Дальше шла самая многочисленная и, пожалуй, самая боеспособная группа — «мотострелки»: автоматом и гранатой умел пользоваться каждый. Для удобства ее разбили на три отделения. Командиром отделения стал начфин, второго — начальник службы ГСМ, третьего — начхим.
Следующей была пятерка «фаустников» во главе со старшиной Кондратьевым, большим знатоком трофейного оружия. Но так как никому из них раньше не приходилось стрелять фаустпатронами, то никакого специального задания зампотех им не дал. Просто сказал: бейте танки, когда подойдут очень близко.
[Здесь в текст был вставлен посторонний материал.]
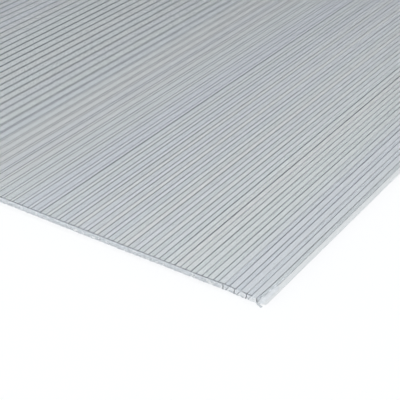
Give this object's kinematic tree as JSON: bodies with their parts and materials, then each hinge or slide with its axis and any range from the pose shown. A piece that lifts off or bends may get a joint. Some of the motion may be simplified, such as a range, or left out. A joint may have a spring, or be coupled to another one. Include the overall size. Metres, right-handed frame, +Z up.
{
  "type": "multiwall polycarbonate sheet",
  "caption": "Clear twinwall plastic glazing sheet: two thin skins joined by upright webs into long open-ended cells, sawn flush at its ends and through a cell at its sides.",
  "frame": {"origin": "centre of the sheet's underside, on the surface it lies on", "axes": "+Y along the cells and webs, which is the sheet's length; +X across the webs; +Z up, out of the top skin"},
  "size_m": [0.61, 1.22, 0.004],
  "materials": {
    "clear_polycarbonate": "gloss"
  },
  "bodies": {
    "root": {"multiwall_sheet": "clear_polycarbonate"}
  },
  "joints": []
}
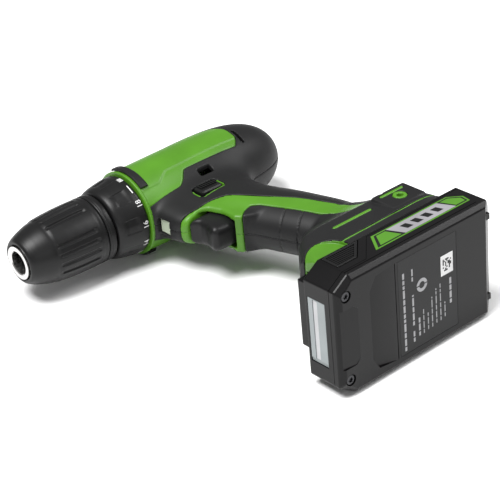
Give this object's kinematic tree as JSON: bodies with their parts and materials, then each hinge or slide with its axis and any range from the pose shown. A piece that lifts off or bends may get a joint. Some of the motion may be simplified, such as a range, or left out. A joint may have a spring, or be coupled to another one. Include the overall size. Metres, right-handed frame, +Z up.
{
  "type": "cordless drill",
  "caption": "Pistol-grip cordless drill with keyless chuck, clutch collar, trigger, direction selector and a slide-on battery pack with side latches.",
  "frame": {"origin": "centre of the footprint at floor height, with the drill lying on its right side", "axes": "+X along the spindle towards the chuck, +Y from the barrel towards the battery, +Z up, which is the drill's left side (to within 3 degrees)"},
  "size_m": [0.2086, 0.244, 0.078],
  "materials": {
    "green_shell": "satin moulded green plastic",
    "black_overmold": "soft matt overmould",
    "black_plastic": "fine textured black plastic",
    "battery_plastic": "satin black plastic",
    "lens": "pale frosted lens",
    "window": "grey translucent strip",
    "steel": "ground steel",
    "dark_steel": "phosphated steel",
    "copper": "copper and carbon",
    "magnet": "sintered ferrite",
    "nylon": "natural nylon",
    "board": "circuit board",
    "cell_wrap": "shrink-wrapped steel cells",
    "wire": "silicone insulation",
    "label": "printed film"
  },
  "bodies": {
    "housing": {"housing_left": "green_shell", "housing_right": "green_shell", "overmold_left": "black_overmold", "overmold_right": "black_overmold", "nose_bumpers": "black_overmold", "housing_screws": "dark_steel", "led_lens": "lens", "led_board": "board", "switch_module": "black_plastic", "terminal_block": "black_plastic", "terminal_blades": "copper", "internal_wires": "wire", "motor_can": "steel", "motor_magnets": "magnet", "brush_cap": "black_plastic", "carbon_brushes": "magnet", "motor_bushes": "copper", "ring_gear": "dark_steel", "gearbox_plate": "dark_steel", "gearbox_case": "nylon", "clutch_balls": "steel", "spindle_bearings": "copper", "clutch_washer": "steel", "clutch_spring": "steel", "trigger_spring": "steel"},
    "rotor": {"rotor_shaft": "steel", "armature": "copper", "motor_fan": "nylon", "motor_pinion": "steel"},
    "first_stage": {"carrier_first": "dark_steel"},
    "planet_1_a": {"planet_1_a": "steel"},
    "planet_1_b": {"planet_1_b": "steel"},
    "planet_1_c": {"planet_1_c": "steel"},
    "planet_2_a": {"planet_2_a": "steel"},
    "planet_2_b": {"planet_2_b": "steel"},
    "planet_2_c": {"planet_2_c": "steel"},
    "output": {"carrier_output": "dark_steel", "spindle": "steel", "chuck_body": "steel", "chuck_screw": "dark_steel", "chuck_rear_ring": "black_plastic"},
    "chuck_sleeve": {"chuck_sleeve": "black_plastic", "chuck_nut": "dark_steel"},
    "jaw_a": {"chuck_jaw_a": "dark_steel"},
    "jaw_b": {"chuck_jaw_b": "dark_steel"},
    "jaw_c": {"chuck_jaw_c": "dark_steel"},
    "clutch_collar": {"clutch_collar": "black_plastic"},
    "clutch_nut": {"clutch_nut": "nylon"},
    "trigger": {"trigger": "black_plastic"},
    "direction_selector": {"direction_selector": "black_plastic"},
    "battery": {"battery_upper_case": "battery_plastic", "battery_lower_cover": "battery_plastic", "battery_screws": "dark_steel", "battery_cells": "cell_wrap", "cell_holder": "black_plastic", "battery_board": "board", "charge_window": "window", "battery_labels": "label"},
    "latch_left": {"latch_left": "black_plastic"},
    "latch_right": {"latch_right": "black_plastic"}
  },
  "joints": [
    {"name": "spindle_spin", "type": "hinge", "parent": "housing", "child": "output", "pos_m": [0.0203, -0.09324, 0.0297], "axis": [1, 0, 0], "continuous": true},
    {"name": "rotor_spin", "type": "hinge", "parent": "housing", "child": "rotor", "pos_m": [0.0203, -0.09324, 0.0297], "axis": [1, 0, 0], "continuous": true},
    {"name": "first_stage_spin", "type": "hinge", "parent": "housing", "child": "first_stage", "pos_m": [0.0203, -0.09324, 0.0297], "axis": [1, 0, 0], "continuous": true},
    {"name": "planet_1_a_spin", "type": "hinge", "parent": "first_stage", "child": "planet_1_a", "pos_m": [-0.0217, -0.10373, 0.02923], "axis": [1, 0, 0], "continuous": true},
    {"name": "planet_1_b_spin", "type": "hinge", "parent": "first_stage", "child": "planet_1_b", "pos_m": [-0.0217, -0.0876, 0.02085], "axis": [1, 0, 0], "continuous": true},
    {"name": "planet_1_c_spin", "type": "hinge", "parent": "first_stage", "child": "planet_1_c", "pos_m": [-0.0217, -0.0884, 0.03902], "axis": [1, 0, 0], "continuous": true},
    {"name": "planet_2_a_spin", "type": "hinge", "parent": "output", "child": "planet_2_a", "pos_m": [-0.0087, -0.10373, 0.02923], "axis": [1, 0, 0], "continuous": true},
    {"name": "planet_2_b_spin", "type": "hinge", "parent": "output", "child": "planet_2_b", "pos_m": [-0.0087, -0.0876, 0.02085], "axis": [1, 0, 0], "continuous": true},
    {"name": "planet_2_c_spin", "type": "hinge", "parent": "output", "child": "planet_2_c", "pos_m": [-0.0087, -0.0884, 0.03902], "axis": [1, 0, 0], "continuous": true},
    {"name": "chuck_sleeve_turn", "type": "hinge", "parent": "output", "child": "chuck_sleeve", "pos_m": [0.0763, -0.09324, 0.0297], "axis": [-1, 0, 0], "range_deg": [0, 3600]},
    {"name": "jaw_a_slide", "type": "slide", "parent": "output", "child": "jaw_a", "axis": [0.9511, 0.3087, 0.0137], "range_m": [0, 0.0185]},
    {"name": "jaw_b_slide", "type": "slide", "parent": "output", "child": "jaw_b", "axis": [0.9511, -0.1662, 0.2605], "range_m": [0, 0.0185]},
    {"name": "jaw_c_slide", "type": "slide", "parent": "output", "child": "jaw_c", "axis": [0.9511, -0.1425, -0.2742], "range_m": [0, 0.0185]},
    {"name": "clutch_collar_turn", "type": "hinge", "parent": "housing", "child": "clutch_collar", "pos_m": [0.0323, -0.09324, 0.0297], "axis": [1, 0, 0], "range_deg": [-120, 120]},
    {"name": "clutch_nut_slide", "type": "slide", "parent": "clutch_collar", "child": "clutch_nut", "axis": [-1, 0, 0], "range_m": [-0.002, 0.002], "deforming": ["clutch_spring"]},
    {"name": "trigger_pull", "type": "slide", "parent": "housing", "child": "trigger", "axis": [-1, 0, 0], "range_m": [0, 0.007], "stiffness_N_per_m": 800, "springref_m": -0.002, "deforming": ["trigger_spring"]},
    {"name": "direction_slide", "type": "slide", "parent": "housing", "child": "direction_selector", "axis": [0, -0.0444, 0.999], "range_m": [-0.003, 0.003]},
    {"name": "battery_slide", "type": "slide", "parent": "housing", "child": "battery", "axis": [1, 0, 0], "range_m": [0, 0.1]},
    {"name": "latch_left_press", "type": "slide", "parent": "battery", "child": "latch_left", "axis": [0, 0.0444, -0.999], "range_m": [0, 0.002], "stiffness_N_per_m": 1500, "springref_m": -0.001},
    {"name": "latch_right_press", "type": "slide", "parent": "battery", "child": "latch_right", "axis": [0, -0.0444, 0.999], "range_m": [0, 0.002], "stiffness_N_per_m": 1500, "springref_m": -0.001}
  ],
  "couplings": [
    {"joint": "rotor_spin", "follows": "spindle_spin", "ratio": 25},
    {"joint": "first_stage_spin", "follows": "spindle_spin", "ratio": 5},
    {"joint": "planet_1_a_spin", "follows": "spindle_spin", "ratio": -13.333},
    {"joint": "planet_1_b_spin", "follows": "spindle_spin", "ratio": -13.333},
    {"joint": "planet_1_c_spin", "follows": "spindle_spin", "ratio": -13.333},
    {"joint": "planet_2_a_spin", "follows": "spindle_spin", "ratio": -2.6667},
    {"joint": "planet_2_b_spin", "follows": "spindle_spin", "ratio": -2.6667},
    {"joint": "planet_2_c_spin", "follows": "spindle_spin", "ratio": -2.6667},
    {"joint": "jaw_a_slide", "follows": "chuck_sleeve_turn", "m_per_rad": 0.00029443},
    {"joint": "jaw_b_slide", "follows": "chuck_sleeve_turn", "m_per_rad": 0.00029443},
    {"joint": "jaw_c_slide", "follows": "chuck_sleeve_turn", "m_per_rad": 0.00029443},
    {"joint": "clutch_nut_slide", "follows": "clutch_collar_turn", "m_per_rad": 0.00095}
  ]
}
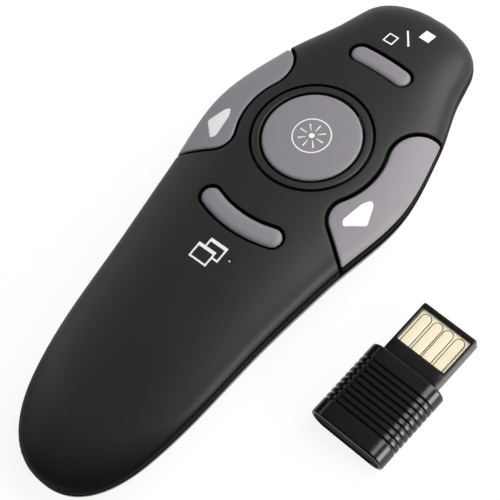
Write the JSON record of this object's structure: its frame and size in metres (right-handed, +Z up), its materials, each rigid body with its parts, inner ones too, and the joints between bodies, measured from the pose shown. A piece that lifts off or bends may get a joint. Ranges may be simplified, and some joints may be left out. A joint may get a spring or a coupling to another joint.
{
  "type": "wireless presentation clicker",
  "caption": "Black handheld wireless presentation clicker with five grey keys, laser in the nose, two AAA cells and a plug-in USB receiver lying beside it.",
  "frame": {"origin": "middle of the flat on the belly that the clicker rests on, halfway along its length", "axes": "+Z up, +Y along the clicker to the nose, +X to the right-hand key"},
  "size_m": [0.0672, 0.1149, 0.0187],
  "materials": {
    "shell_matte_black": "soft matte",
    "shell_gloss_black": "satin gloss",
    "key_grey": "satin",
    "clear_lens": "clear",
    "board_green": "lacquered",
    "chip_black": "matte",
    "plated_steel": "plated",
    "barrel_brass": "turned",
    "cell_jacket": "printed sleeve, no print",
    "receiver_black": "satin gloss",
    "board_ivory": "lacquered",
    "contact_gold": "gold plated"
  },
  "bodies": {
    "case": {"top_shell": "shell_matte_black", "bottom_shell": "shell_gloss_black", "laser_key_bezel": "shell_matte_black", "status_light_pipe": "clear_lens", "main_board": "board_green", "controller_chip": "chip_black", "radio_crystal": "plated_steel", "status_led": "clear_lens", "laser_tact_switch": "plated_steel", "previous_tact_switch": "plated_steel", "next_tact_switch": "plated_steel", "blank_tact_switch": "plated_steel", "window_tact_switch": "plated_steel", "laser_barrel": "barrel_brass", "laser_diode": "plated_steel", "laser_lens": "clear_lens", "laser_window": "clear_lens", "battery_left": "cell_jacket", "battery_right": "cell_jacket", "battery_springs": "plated_steel", "battery_plates": "plated_steel", "power_switch_body": "plated_steel", "case_screws": "plated_steel"},
    "laser_key_body": {"laser_key": "key_grey", "laser_plunger": "chip_black"},
    "previous_key_body": {"previous_key": "key_grey", "previous_plunger": "chip_black"},
    "next_key_body": {"next_key": "key_grey", "next_plunger": "chip_black"},
    "blank_screen_key_body": {"blank_screen_key": "key_grey", "blank_plunger": "chip_black"},
    "window_key_body": {"window_key": "key_grey", "window_plunger": "chip_black"},
    "battery_cover_body": {"battery_cover": "shell_gloss_black"},
    "power_knob_body": {"power_switch_knob": "key_grey"},
    "receiver_body": {"receiver_sleeve": "receiver_black", "receiver_end_cap": "receiver_black", "receiver_plug": "receiver_black", "receiver_board": "board_ivory", "receiver_contacts": "contact_gold", "receiver_chip": "chip_black"}
  },
  "joints": [
    {"name": "laser_key_press", "type": "slide", "parent": "case", "child": "laser_key_body", "axis": [0, 0, -1], "range_m": [0, 0.00025], "stiffness_N_per_m": 2000, "springref_m": -0.0002},
    {"name": "previous_key_press", "type": "slide", "parent": "case", "child": "previous_key_body", "axis": [0, 0, -1], "range_m": [0, 0.00025], "stiffness_N_per_m": 2000, "springref_m": -0.0002},
    {"name": "next_key_press", "type": "slide", "parent": "case", "child": "next_key_body", "axis": [0, 0, -1], "range_m": [0, 0.00025], "stiffness_N_per_m": 2000, "springref_m": -0.0002},
    {"name": "blank_screen_key_press", "type": "slide", "parent": "case", "child": "blank_screen_key_body", "axis": [0, 0, -1], "range_m": [0, 0.00025], "stiffness_N_per_m": 2000, "springref_m": -0.0002},
    {"name": "window_key_press", "type": "slide", "parent": "case", "child": "window_key_body", "axis": [0, 0, -1], "range_m": [0, 0.00025], "stiffness_N_per_m": 2000, "springref_m": -0.0002},
    {"name": "battery_cover_slide", "type": "slide", "parent": "case", "child": "battery_cover_body", "axis": [0, -1, 0], "range_m": [0, 0.055]},
    {"name": "power_switch_slide", "type": "slide", "parent": "case", "child": "power_knob_body", "axis": [0, 1, 0], "range_m": [0, 0.0025]},
    {"name": "receiver_lift", "type": "slide", "parent": "case", "child": "receiver_body", "axis": [0, 0, 1], "range_m": [0, 0.03]}
  ]
}
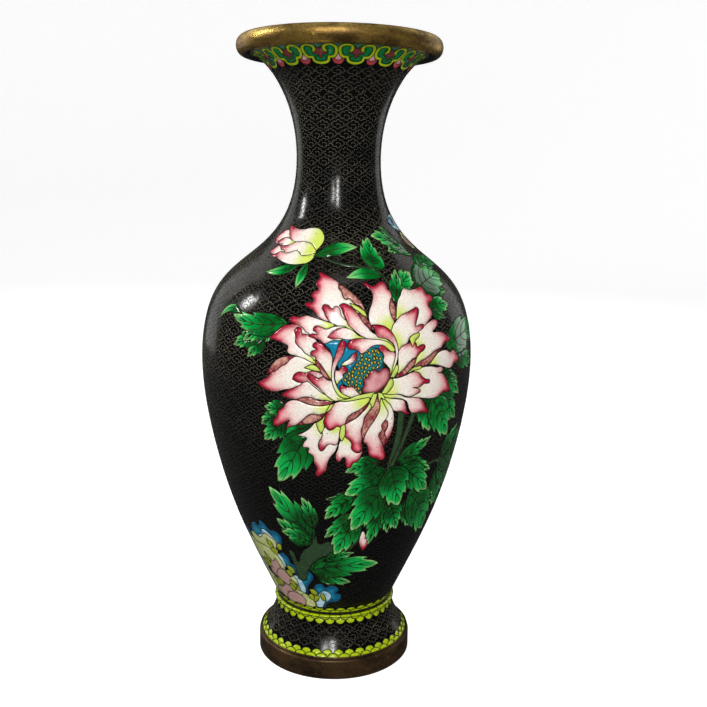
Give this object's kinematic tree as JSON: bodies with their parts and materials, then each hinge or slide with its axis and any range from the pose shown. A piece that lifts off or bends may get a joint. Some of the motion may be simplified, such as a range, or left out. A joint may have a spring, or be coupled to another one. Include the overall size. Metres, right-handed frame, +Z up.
{
  "type": "cloisonne vase",
  "caption": "Tall baluster vase of copper with a flared mouth and foot, brass rim and foot rings, and enamel cells between brass wires: a peony, leaves and rock on black.",
  "frame": {"origin": "middle of the foot ring's resting face, on the vase's axis", "axes": "+Z up along the axis of revolution; the peony faces -Y; +X to the right of someone who looks at the peony"},
  "size_m": [0.1652, 0.1652, 0.38],
  "materials": {
    "copper": "raised copper, darkened inside",
    "rim_brass": "aged brass, mottled and worn bright on the crest",
    "foot_brass": "darkly patinated brass, rubbed bright in spots",
    "wire_brass": "thin tarnished brass wire, ground flush",
    "lining_enamel": "dark blue-green enamel, slightly uneven",
    "base_enamel": "dark blue-green enamel, slightly uneven",
    "lime_enamel": "glossy lime-green enamel",
    "black_enamel": "glossy black enamel",
    "cloud_head_enamel": "glossy teal enamel with lime, green and pink cells",
    "petal_enamel": "white enamel shaded to pink and crimson",
    "heart_enamel": "blue enamel with yellow dots",
    "leaf_enamel": "dark to emerald green enamel with pale edges",
    "stem_enamel": "dark green enamel",
    "rock_enamel": "blue, yellow-green and dusty pink enamel",
    "butterfly_enamel": "blue to white enamel"
  },
  "bodies": {
    "root": {"body_shell": "copper", "neck_shell": "copper", "foot_shell": "copper", "base_disc": "copper", "rim_ring": "rim_brass", "foot_ring": "foot_brass", "waist_wire": "wire_brass", "foot_wire": "wire_brass", "lip_wire": "wire_brass", "inner_lining": "lining_enamel", "base_enamel": "base_enamel", "lower_foot_scale_border": "lime_enamel", "foot_ground_enamel": "black_enamel", "upper_foot_scale_border": "lime_enamel", "body_scale_border": "lime_enamel", "ground_enamel": "black_enamel", "ruyi_border_enamel": "cloud_head_enamel", "peony_bloom_enamel": "petal_enamel", "shoulder_bud_enamel": "petal_enamel", "small_bud_enamel": "petal_enamel", "back_blossom_enamel": "petal_enamel", "peony_heart_enamel": "heart_enamel", "bud_leaf_enamel": "leaf_enamel", "bud_sepals_enamel": "leaf_enamel", "shoulder_leaves_enamel": "leaf_enamel", "upper_leaves_enamel": "leaf_enamel", "right_leaves_enamel": "leaf_enamel", "left_leaves_enamel": "leaf_enamel", "lower_left_leaves_enamel": "leaf_enamel", "lower_right_leaves_enamel": "leaf_enamel", "leaf_cluster_enamel": "leaf_enamel", "side_leaves_enamel": "leaf_enamel", "branch_leaves_enamel": "leaf_enamel", "foot_leaves_enamel": "leaf_enamel", "back_leaves_enamel": "leaf_enamel", "bud_stem_enamel": "stem_enamel", "main_stem_enamel": "stem_enamel", "branch_enamel": "stem_enamel", "rock_enamel": "rock_enamel", "butterfly_enamel": "butterfly_enamel", "flower_cloisons": "wire_brass", "leaf_cloisons": "wire_brass", "stem_cloisons": "wire_brass", "rock_cloison": "wire_brass", "butterfly_cloison": "wire_brass"}
  },
  "joints": []
}
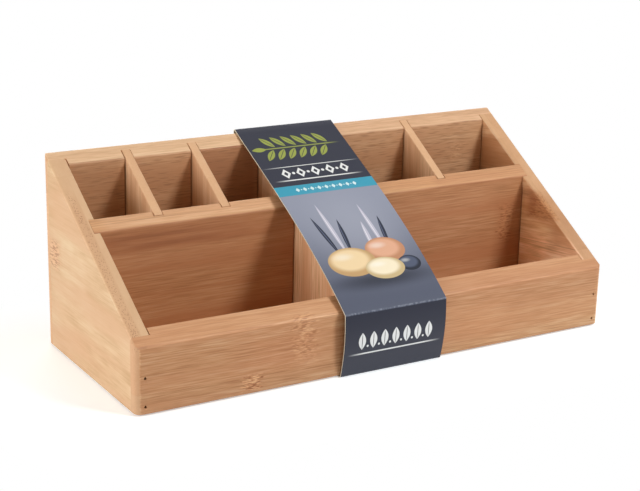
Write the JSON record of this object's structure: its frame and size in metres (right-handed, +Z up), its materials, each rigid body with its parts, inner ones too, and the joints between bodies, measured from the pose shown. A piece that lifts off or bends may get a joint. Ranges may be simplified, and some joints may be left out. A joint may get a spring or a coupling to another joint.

Немного подумав, зампотех приказал им догонять «мотострелков». «В общем, не теряйтесь!» — напутствовал он их.
Хмуро и молчаливо встретили подполковника экипажи «тридцатьчетверок». Они не сомневались, что бой будет тяжелый…
Подполковнику Рябкину не надо было ничего говорить, он все понимал. Поэтому и сказал то единственное, что еще имело смысл, — как избежать, оставаясь на поле боя, открытого и неравного столкновения с сильным противником. Это, во-первых, огонь вести из засады. Во-вторых, чаще менять огневую позицию. А в-третьих, заманивать вражеские танки и самоходки — пусть подставляют борта бронебойщикам и фаустникам.
Смотр своих «боевых сил» подполковник Рябкин закончил коротким напутствием медикам, выстроившимся в стороне, у медсанбатовской «санитарки». В связи с тем, что Борис фактически стал его адъютантом, обращался он в основном к Рае, которая, к тому же, была представителем медсанслужбы корпуса. Она принимала это как должное — видимо, и в самом деле считала себя главным медиком отряда. А ведь всего полчаса назад, казалось, ничто ее не интересовало — ни война, ни медицина, ни свое место в ней. Ничто, кроме Юрки… Узнав о возвращении Бориса, она сама разыскала его. И он вынужден был схитрить — сказать, что уже собрался идти к ней. А так, мол, у Юрки все в порядке, жив- здоров, тоскует. Хорошо, что она не видела в темноте его, Бориса, лицо.